In 1984, one of those lasers, called Terra-3, was used to track the U.S. space shuttle at low power, which nonetheless led to malfunctions on the space shuttle, distress to the crew, and finally a formal US diplomatic protest. USSR Defence Minister Dmitri Ustinov reportedly was concerned that the US space shuttle was being used as a reconnaissance platform.]
"BTW, you mentioned Hughes's involvement in the MIRACL laser. Keep in mind that the satellite part of Hughes was only a part of the much larger Hughes Electronics company, which included defense companies like Hughes Aircraft, Hughes Missile Systems, Hughes Electro-Optical, Hughes Radar Systems, etc.
"That defense side (of which some part was most likely working on MIRACL) has been sold to Raytheon, with GM keeping the satellite manufacturing (Hughes Space and Communications) and services (DirecTV, PanAmSat, etc.) side."
Ben Muniz, Space Frontier Foundation
Thank you very much for your contribution, Ben. Of course, there is no doubt that the former USSR has developed anti-satellite weapons (and this is also mentioned in the article in the upcoming issue of TELE-satellite International. For instance, they also developed and tested a hunter-killer satellite.)
Thing is: the world has changed dramatically since 1984. It has changed more than anyone could have imagined. Thus, the U.S. anti-satellite activities are not mainly targeted against Russia. Just have a look at their launch statistics for military Kosmos satellites and you'll see that they have difficulties in even maintaining a basic system of reconnaissance spacecraft. May I point your view to a slightly different direction by quoting the U.S. Army Space and Strategic Defense Command?

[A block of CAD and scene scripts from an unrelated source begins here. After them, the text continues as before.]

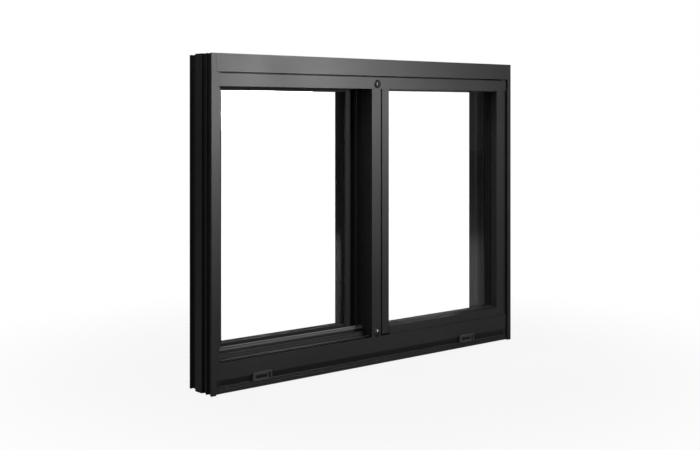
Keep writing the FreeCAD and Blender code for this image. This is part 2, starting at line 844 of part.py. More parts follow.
interlock_outline = [
    ("sash_right_sight", "sash_front - stile_lip_proud"),
    ("sash_right_sight + stile_lip", "sash_front - stile_lip_proud"),
    ("sash_right_sight + stile_lip", "sash_front"),
    (groove_left, "sash_front"),
    (groove_left, groove_floor),
    (f"{groove_left} + interlock_groove", groove_floor),
    (f"{groove_left} + interlock_groove", "sash_front"),
    ("sash_right", "sash_front"),
    ("sash_right", "sash_back"),
    ("sash_right_sight", "sash_back"),
    ("sash_right_sight", pocket_back),
    ("sash_right_sight + sash_bite", pocket_back),
    ("sash_right_sight + sash_bite", pocket_front),
    ("sash_right_sight", pocket_front),
]
interlock_hollow = box_corners(
    "sash_right_sight + sash_bite + sash_wall",
    f"{groove_floor} + sash_wall",
    "sash_right - sash_wall",
    "sash_back - sash_wall",
)
interlock = post("sash_interlock_stile", [interlock_outline, interlock_hollow], "sash_bottom", sash_top)
# Its room side lip reaches further over the glass between the rails, as a finger pull
pull_section = box_corners("sash_right_sight - stile_pull", pocket_back, "sash_right_sight", "sash_back")
pull_sketch = draw_on(interlock, "pull_section", "XY_Plane", [pull_section], "sash_foot_sight - sash_bottom")
pull = interlock.newObject("PartDesign::Pad", "pull_lip")
pull.Profile = pull_sketch
pull.setExpression("Length", tied("frame_height - sash_top_sight - sash_foot_sight"))
roller_ceiling = "sash_bottom + roller_room"
glass_floor = "sash_foot_sight - sash_bite"
bottom_rail_outline = [
    ("sash_front", "sash_bottom"),
    ("sash_front", "sash_foot_sight"),
    (pocket_front, "sash_foot_sight"),
    (pocket_front, glass_floor),
    (pocket_back, glass_floor),
    (pocket_back, "sash_foot_sight"),
    ("sash_back", "sash_foot_sight"),
    ("sash_back", "sash_bottom"),
    ("sash_back - sash_wall", "sash_bottom"),
    ("sash_back - sash_wall", roller_ceiling),
    ("sash_front + sash_wall", roller_ceiling),
    ("sash_front + sash_wall", "sash_bottom"),
]
bottom_rail_hollow = box_corners(
    "sash_front + sash_wall",
    f"{roller_ceiling} + sash_wall",
    "sash_back - sash_wall",
    f"{glass_floor} - sash_wall",
)
rail("sash_bottom_rail", [bottom_rail_outline, bottom_rail_hollow], "sash_left_sight", "sash_right_sight")
glass_ceiling = down("sash_top_sight - sash_bite")
top_rail_outline = [
    ("sash_front", down("sash_top_sight")),
    (pocket_front, down("sash_top_sight")),
    (pocket_front, glass_ceiling),
    (pocket_back, glass_ceiling),
    (pocket_back, down("sash_top_sight")),
    ("sash_back", down("sash_top_sight")),
    ("sash_back", sash_top),
    ("sash_front", sash_top),
]
top_rail_hollow = box_corners(
    "sash_front + sash_wall",
    f"{glass_ceiling} + sash_wall",
    "sash_back - sash_wall",
    f"{sash_top} - sash_wall",
)
rail("sash_top_rail", [top_rail_outline, top_rail_hollow], "sash_left_sight", "sash_right_sight")

# Insulating glass of the sash
sash_middle = "(sash_front + sash_back) / 2"
sash_glass = (
    "sash_left_sight - edge_cover",
    f"{glass_floor} + block_thickness",
    "sash_right_sight + edge_cover",
    down("sash_top_sight - edge_cover"),
)
sash_pane_front = f"{sash_middle} - cavity / 2 - pane"
sash_pane_middle = f"{sash_middle} - cavity / 2"
sash_pane_inner = f"{sash_middle} + cavity / 2"
sash_pane_back = f"{sash_middle} + cavity / 2 + pane"
plate("sash_outer_pane", [box_corners(*sash_glass)], sash_pane_front, sash_pane_middle)
plate("sash_inner_pane", [box_corners(*sash_glass)], sash_pane_inner, sash_pane_back)
plate("sash_spacer", ring(*sash_glass, "spacer_width"), sash_pane_middle, sash_pane_inner)
plate("sash_outer_seal", ring(*sash_glass, "spacer_width"), pocket_front, sash_pane_front)
plate("sash_inner_seal", ring(*sash_glass, "spacer_width"), sash_pane_back, pocket_back)
setting_blocks(
    "sash_setting_blocks",
    "sash_left_sight",
    "sash_right_sight",
    sash_pane_front,
    sash_pane_back,
    glass_floor,
    f"{glass_floor} + block_thickness",
)

# Rollers: a housing in the rail's channel, and a wheel that runs on the track rail
axle_level = "track_rib_top + joint_gap + roller_radius"
roller_places = (
    ("left", "sash_left_sight + roller_inset"),
    ("right", "sash_right_sight - roller_inset - housing_length"),
)
for side, start in roller_places:
    label = f"sash_roller_{side}"
    housing_outline = [
        (f"{sash_middle} - housing_width / 2", f"{roller_ceiling} - housing_height"),
        (f"{sash_middle} - housing_width / 2", roller_ceiling),
        (f"{sash_middle} + housing_width / 2", roller_ceiling),
        (f"{sash_middle} + housing_width / 2", f"{roller_ceiling} - housing_height"),
        (f"{sash_middle} + roller_width / 2 + joint_gap", f"{roller_ceiling} - housing_height"),
        (f"{sash_middle} + roller_width / 2 + joint_gap", f"{axle_level} + roller_radius + joint_gap"),
        (f"{sash_middle} - roller_width / 2 - joint_gap", f"{axle_level} + roller_radius + joint_gap"),
        (f"{sash_middle} - roller_width / 2 - joint_gap", f"{roller_ceiling} - housing_height"),
    ]
    rail(f"roller_housing_{side}", [housing_outline], start, f"{start} + housing_length")
    wheel = doc.addObject("Part::Cylinder", label + "_tread")
    wheel.setExpression("Radius", tied("roller_radius"))
    wheel.setExpression("Height", tied("roller_width"))
    wheel.Placement = FreeCAD.Placement(FreeCAD.Vector(), FreeCAD.Rotation(FreeCAD.Vector(1, 0, 0), -90))
    wheel.setExpression("Placement.Base.x", tied(f"({start}) + housing_length / 2 - {half_width}"))
    wheel.setExpression("Placement.Base.y", tied(f"{sash_middle} - roller_width / 2 - {half_depth}"))
    wheel.setExpression("Placement.Base.z", tied(axle_level))
    wheel.Label = label

# Pile strip carried on the back of the mullion's wing, brushing the sash
pile_left = "mullion_left - pile_inset"
pile_outline = box_corners(
    pile_left,
    mid_leg_back,
    f"{pile_left} + pile_width",
    "sash_front - joint_gap",
)
post("meeting_pile", [pile_outline], "mid_leg_top", down("band_foot"))

# Low sliding latch on the inner side of the sash's left stile
latch_left = f"({sash_left} + sash_left_sight - latch_width) / 2"
latch_outline = [
    (latch_left, "sash_back"),
    (f"{latch_left} + latch_width", "sash_back"),
    (f"{latch_left} + latch_width - latch_bevel", "sash_back + latch_thickness"),
    (f"{latch_left} + latch_bevel", "sash_back + latch_thickness"),
]
post("sash_latch", [latch_outline], "latch_level - latch_height / 2", "latch_level + latch_height / 2")


# Pan-head screws: a domed head on the face and a shank through the wall behind
def screw(label, level):
    body = doc.addObject("PartDesign::Body", label)
    body.Label = label
    sketch = draw_on(
        body,
        label + "_half_section",
        "XY_Plane",
        [
            [
                ("0", "0 - screw_dome"),
                ("screw_crown", "screw_crown_fall - screw_dome"),
                ("screw_shoulder", "0 - screw_shoulder_rise"),
                ("screw_head", "0"),
                ("screw_shank", "0"),
                ("screw_shank", "screw_length"),
                ("0", "screw_length"),
            ]
        ],
    )
    turned = body.newObject("PartDesign::Revolution", label + "_turned")
    turned.Profile = sketch
    turned.ReferenceAxis = (sketch, ["V_Axis"])
    turned.Angle = 360
    body.setExpression("Placement.Base.x", tied(f"mullion_left + screw_inset - {half_width}"))
    body.setExpression("Placement.Base.y", tied(f"face_setback - {half_depth}"))
    body.setExpression("Placement.Base.z", tied(level))
    return body


screw("mullion_screw_top", down("screw_top_drop"))
screw("mullion_screw_foot", "screw_foot")


# Clearance holes for the screws, with the shank's own size
def bore(body, name, across, up):
    sketch = body.newObject("Sketcher::SketchObject", name + "_circle")
    for feature in body.Origin.OriginFeatures:
        if feature.Role == "XZ_Plane":
            sketch.AttachmentSupport = [(feature, "")]
    sketch.MapMode = "FlatFace"
    centre = FreeCAD.Vector(number(across), number(up), 0)
    sketch.addGeometry(Part.Circle(centre, FreeCAD.Vector(0, 0, 1), number("screw_shank")), False)
    at = sketch.addConstraint(Sketcher.Constraint("Radius", 0, number("screw_shank + shank_clearance")))
    sketch.setExpression(f"Constraints[{at}]", tied("screw_shank + shank_clearance"))
    at = sketch.addConstraint(Sketcher.Constraint("DistanceX", 0, 3, centre.x))
    sketch.setExpression(f"Constraints[{at}]", tied(across))
    at = sketch.addConstraint(Sketcher.Constraint("DistanceY", 0, 3, centre.y))
    sketch.setExpression(f"Constraints[{at}]", tied(up))
    cut = body.newObject("PartDesign::Pocket", name)
    cut.Profile = sketch
    cut.Midplane = True
    cut.setExpression("Length", tied("(face_setback + screw_length + cut_over) * 2"))


bore(head, "screw_hole_head", f"mullion_left + screw_inset - ({inner_left})", down("screw_top_drop"))
bore(mullion, "screw_hole_mullion_top", "mullion_left + screw_inset", f"{down('screw_top_drop')} - ({mullion_foot})")
bore(mullion, "screw_hole_mullion_foot", "mullion_left + screw_inset", f"screw_foot - ({mullion_foot})")

doc.recompute()

# Each finished piece is written under its label
pieces = []
for item in doc.Objects:
    state = [word for word in item.State if word in ("Invalid", "Error")]
    if state:
        raise RuntimeError(f"{item.Name} is {state}")
    if item.TypeId == "PartDesign::Body" or item.TypeId in ("Part::Compound", "Part::Cylinder"):
        pieces.append(item)
os.makedirs("parts", exist_ok=True)
for piece in pieces:
    if piece.Shape.isNull() or not piece.Shape.isValid():
        raise RuntimeError(f"{piece.Label} has no sound shape")
    piece.Shape.exportStep(f"parts/{piece.Label}.step")
    print(piece.Label, round(piece.Shape.Volume, 1), len(piece.Shape.Solids))
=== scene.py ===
import math

import bmesh
import bpy
from mathutils import Matrix, Vector


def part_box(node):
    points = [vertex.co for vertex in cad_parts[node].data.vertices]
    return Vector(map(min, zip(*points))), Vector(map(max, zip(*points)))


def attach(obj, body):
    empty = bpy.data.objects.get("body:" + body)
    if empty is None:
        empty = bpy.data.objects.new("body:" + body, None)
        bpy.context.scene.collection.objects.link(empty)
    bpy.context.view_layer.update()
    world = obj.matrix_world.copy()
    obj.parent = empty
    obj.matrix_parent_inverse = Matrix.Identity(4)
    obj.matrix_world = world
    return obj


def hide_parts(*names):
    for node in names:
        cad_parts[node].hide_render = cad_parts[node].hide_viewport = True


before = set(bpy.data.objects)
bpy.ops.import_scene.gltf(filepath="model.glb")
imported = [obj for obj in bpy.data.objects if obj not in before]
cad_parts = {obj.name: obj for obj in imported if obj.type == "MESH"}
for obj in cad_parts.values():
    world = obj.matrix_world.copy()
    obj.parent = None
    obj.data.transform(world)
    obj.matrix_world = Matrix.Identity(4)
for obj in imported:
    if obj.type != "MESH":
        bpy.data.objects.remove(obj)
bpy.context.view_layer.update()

# Sill: a deep extruded face with a coved foot, a drip groove under it, a gutter and ribs
# behind it, and a track at the room side. Extruded aluminium, sawn to length, then coated
# satin black; its edges leave the die very slightly round.
die_radius = 0.0003
same_point = 0.00001


def placed(name, data):
    """A new object at the origin that carries the data, linked to the scene."""
    piece = bpy.data.objects.new(name, data)
    bpy.context.scene.collection.objects.link(piece)
    return piece


def bake_modifiers(piece):
    """Keeps what a piece's modifiers make of it as its own plain mesh."""
    bpy.context.view_layer.update()
    baked = bpy.data.meshes.new_from_object(
        piece.evaluated_get(bpy.context.evaluated_depsgraph_get())
    )
    piece.modifiers.clear()
    piece.data = baked


def softened(node, radius=die_radius):
    """A merged copy of a node's mesh with its sharp edges rounded, standing for the node."""
    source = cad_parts[node]
    mesh = source.data.copy()
    mesh.transform(source.matrix_world)
    work = bmesh.new()
    work.from_mesh(mesh)
    bmesh.ops.remove_doubles(work, verts=work.verts, dist=same_point)
    bmesh.ops.dissolve_limit(
        work,
        angle_limit=math.radians(0.5),
        verts=work.verts,
        edges=work.edges,
        use_dissolve_boundaries=False,
    )
    bmesh.ops.recalc_face_normals(work, faces=work.faces)
    work.to_mesh(mesh)
    work.free()
    mesh.materials.clear()
    mesh.name = node + "_coated"
    piece = placed(node + "_coated", mesh)
    bevel = piece.modifiers.new("die_radius", "BEVEL")
    bevel.width = radius
    bevel.segments = 2
    bevel.limit_method = "ANGLE"
    bevel.angle_limit = math.radians(30)
    bevel.harden_normals = True
    bake_modifiers(piece)
    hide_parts(node)
    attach(piece, "root")
    return piece


def wired(tree, kind, inputs, **settings):
    """A new node; each input takes a plain value or the output of another node."""
    node = tree.nodes.new(kind)
    for setting, value in settings.items():
        setattr(node, setting, value)
    for label, value in inputs.items():
        if isinstance(value, bpy.types.NodeSocket):
            tree.links.new(value, node.inputs[label])
        else:
            node.inputs[label].default_value = value
    return node


def new_group(name, inputs, outputs):
    """An empty shader node group with named sockets; returns its tree and its two ends."""
    tree = bpy.data.node_groups.new(name, "ShaderNodeTree")
    for label, kind, value in inputs:
        socket = tree.interface.new_socket(label, in_out="INPUT", socket_type=kind)
        socket.default_value = value
    for label, kind in outputs:
        tree.interface.new_socket(label, in_out="OUTPUT", socket_type=kind)
    return tree, tree.nodes.new("NodeGroupInput").outputs, tree.nodes.new("NodeGroupOutput").inputs


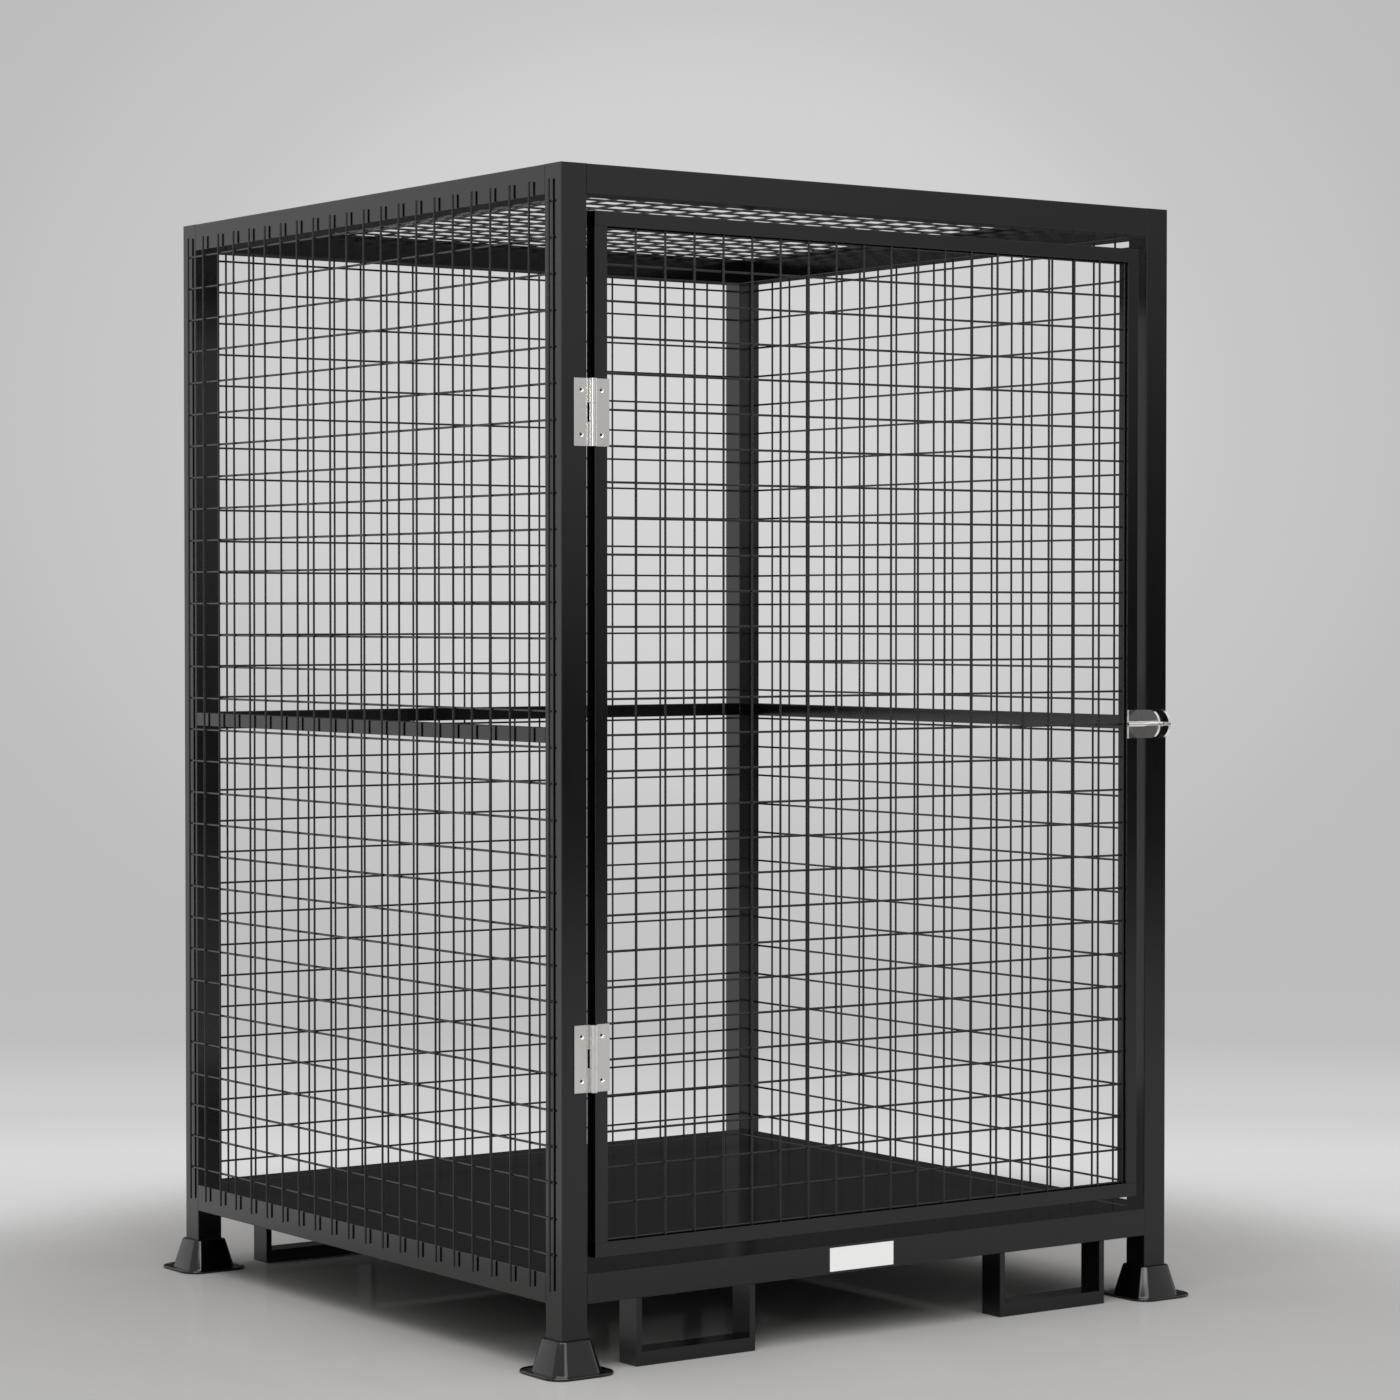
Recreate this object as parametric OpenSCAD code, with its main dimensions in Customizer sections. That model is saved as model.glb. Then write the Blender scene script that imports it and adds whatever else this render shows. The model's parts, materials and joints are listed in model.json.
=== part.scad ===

"The global spread of advanced satellite technology has made it possible for a number of countries to obtain high definition imagery from satellites in low Earth orbit, or to buy such information from countries offering it for sale. Such data can be of crucial importance in military operations. In future conflicts or crises the United States must be able to neutralize satellites. But at present, the U.S. has no ability to do so."